__PROBLEM STATEMENT__: Using the entries below, quote exactly the span of lines that begins with the line containing "What FreeCAD Python" and ends with the final line.
+++ INFORMATION PROVIDED
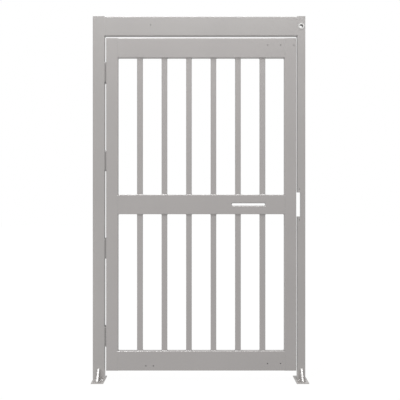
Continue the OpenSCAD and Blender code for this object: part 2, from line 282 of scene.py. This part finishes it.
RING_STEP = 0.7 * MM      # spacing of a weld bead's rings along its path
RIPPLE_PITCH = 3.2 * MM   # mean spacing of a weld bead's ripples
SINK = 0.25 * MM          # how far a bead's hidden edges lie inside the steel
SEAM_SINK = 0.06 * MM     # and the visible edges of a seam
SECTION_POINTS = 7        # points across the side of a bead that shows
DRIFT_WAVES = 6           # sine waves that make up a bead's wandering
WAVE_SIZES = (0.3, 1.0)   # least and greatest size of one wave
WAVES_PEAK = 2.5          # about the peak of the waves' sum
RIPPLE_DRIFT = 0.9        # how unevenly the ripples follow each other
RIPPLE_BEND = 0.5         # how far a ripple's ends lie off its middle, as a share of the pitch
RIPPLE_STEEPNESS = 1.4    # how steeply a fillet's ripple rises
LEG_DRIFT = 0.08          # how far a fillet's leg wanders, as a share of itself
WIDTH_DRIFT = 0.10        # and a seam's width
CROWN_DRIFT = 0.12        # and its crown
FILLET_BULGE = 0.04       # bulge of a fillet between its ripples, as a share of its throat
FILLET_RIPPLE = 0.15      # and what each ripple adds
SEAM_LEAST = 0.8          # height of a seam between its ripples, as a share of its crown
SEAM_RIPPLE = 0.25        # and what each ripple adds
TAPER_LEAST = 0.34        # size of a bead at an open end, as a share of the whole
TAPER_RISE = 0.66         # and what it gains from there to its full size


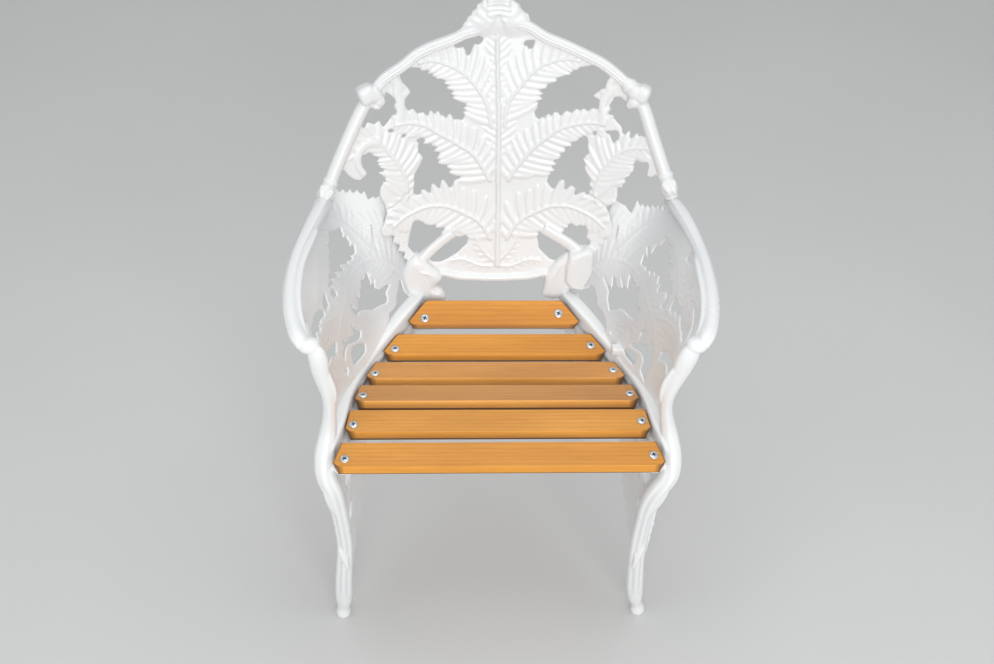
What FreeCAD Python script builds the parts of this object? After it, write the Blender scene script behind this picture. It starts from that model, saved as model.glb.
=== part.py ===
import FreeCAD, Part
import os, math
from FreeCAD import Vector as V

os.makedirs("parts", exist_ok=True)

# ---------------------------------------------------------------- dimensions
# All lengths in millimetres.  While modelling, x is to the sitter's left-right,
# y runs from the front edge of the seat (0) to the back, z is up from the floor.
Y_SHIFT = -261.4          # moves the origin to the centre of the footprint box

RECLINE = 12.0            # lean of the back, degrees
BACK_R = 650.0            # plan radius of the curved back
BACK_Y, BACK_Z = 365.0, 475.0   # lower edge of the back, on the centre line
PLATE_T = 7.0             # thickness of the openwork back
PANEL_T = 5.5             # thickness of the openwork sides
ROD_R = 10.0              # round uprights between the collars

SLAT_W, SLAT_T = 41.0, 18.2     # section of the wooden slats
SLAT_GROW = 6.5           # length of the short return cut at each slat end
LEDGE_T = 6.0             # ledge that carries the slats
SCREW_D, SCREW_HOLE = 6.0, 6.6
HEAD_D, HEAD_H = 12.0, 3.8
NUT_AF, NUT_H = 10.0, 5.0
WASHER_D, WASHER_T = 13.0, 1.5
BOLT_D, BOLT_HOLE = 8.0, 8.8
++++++
__RESULT FOR THIS EXERCISE__:
What FreeCAD Python script builds the parts of this object? After it, write the Blender scene script behind this picture. It starts from that model, saved as model.glb.
=== part.py ===
import FreeCAD, Part
import os, math
from FreeCAD import Vector as V

os.makedirs("parts", exist_ok=True)

# ---------------------------------------------------------------- dimensions
# All lengths in millimetres.  While modelling, x is to the sitter's left-right,
# y runs from the front edge of the seat (0) to the back, z is up from the floor.
Y_SHIFT = -261.4          # moves the origin to the centre of the footprint box

RECLINE = 12.0            # lean of the back, degrees
BACK_R = 650.0            # plan radius of the curved back
BACK_Y, BACK_Z = 365.0, 475.0   # lower edge of the back, on the centre line
PLATE_T = 7.0             # thickness of the openwork back
PANEL_T = 5.5             # thickness of the openwork sides
ROD_R = 10.0              # round uprights between the collars

SLAT_W, SLAT_T = 41.0, 18.2     # section of the wooden slats
SLAT_GROW = 6.5           # length of the short return cut at each slat end
LEDGE_T = 6.0             # ledge that carries the slats
SCREW_D, SCREW_HOLE = 6.0, 6.6
HEAD_D, HEAD_H = 12.0, 3.8
NUT_AF, NUT_H = 10.0, 5.0
WASHER_D, WASHER_T = 13.0, 1.5
BOLT_D, BOLT_HOLE = 8.0, 8.8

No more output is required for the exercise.